The money in your retirement savings should be for the purpose of getting you through your entire retirement. So, what would justify withdrawing it before you retire?
There are times when withdrawing money from your retirement fund can prevent a financial disaster, like losing your home, your insurance coverage or compounding high interest debts.
Before you tap into your retirement funds, ask yourself:
- Can you take out a short-term loan at a lower interest compared to your EPF dividends?
- Can you convert to cash some of your net worth or assets?
- If you own property, have you considered refinancing?
- Have you made use of all the financial assistance provided by the government like Penjana and Kita Prihatin?
Using your retirement savings should only be the last resort when you have run out of options.

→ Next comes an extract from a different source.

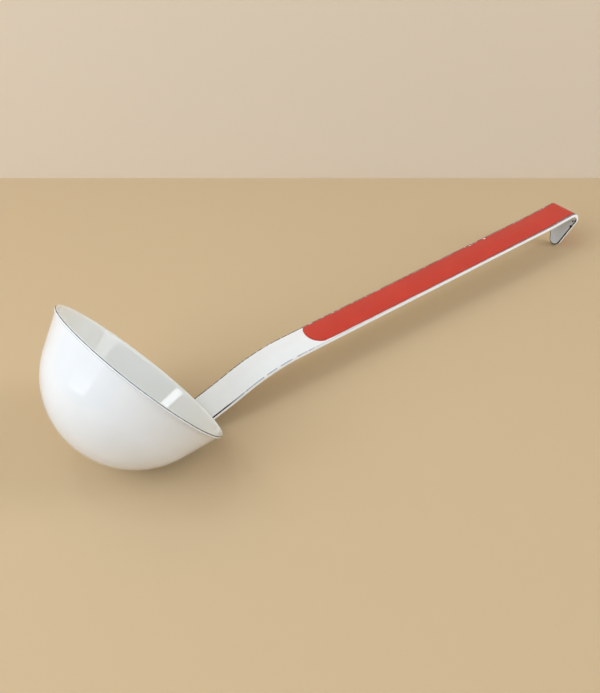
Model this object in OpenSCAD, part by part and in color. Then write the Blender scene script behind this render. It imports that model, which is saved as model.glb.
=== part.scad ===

What does EPF do with your money?
The EPF Act 1991 states that it provides a “scheme of savings for employees’ retirement and the management of the savings for the retirement purposes. So, the money you stash away in EPF is for the purpose of retirement planning. This is different from financial planning.
When you are still young and working hard to earn more money, you may be more focused on financial planning to grow your wealth through investments while still saving money for various short and long term goals, However, you are actually planning for your retirement too when you put part of your monthly income into EPF.
Planning for retirement is a lot more than just saving money. You need to make sure the money you put aside for retirement can help pay for your living expenses once you stop earning an income. This means figuring out how this money and any other assets you own can still create a monthly income for you when you stop working.
When you retire, it’s your money that must continue working. This is what EPF does with your contributions. There are investment services, advisory services and managing members savings in relation to tax relief, death, and disability benefit as well as protection against bankruptcy.
Source: EPF Public Consultation Survey 2020
While EPF has done a good job with growing your savings, is the scheme ready for the changes we are seeing in the employment landscape?
According to the Department of Statistics (DOSM), more than a quarter of the Malaysian workforce are now freelancers and the gig economy’s growth is estimated to be faster than that of the conventional workforce.
Can the existing EPF scheme still help the Malaysian workforce of the future to grow their retirement savings?
For example, to help you reach your savings and retirement goals, should there be a maximum limit for voluntary contribution by members given the changing nature of jobs today?
What about imposing a different dividend structure to the retirement part of your savings (Account 1) compared to the more flexible conditions for Account 2. Besides the services listed above, should EPF be involved in managing other services to help you grow your investments?
It’s time to let EPF know what has been done right and what changes you want to see.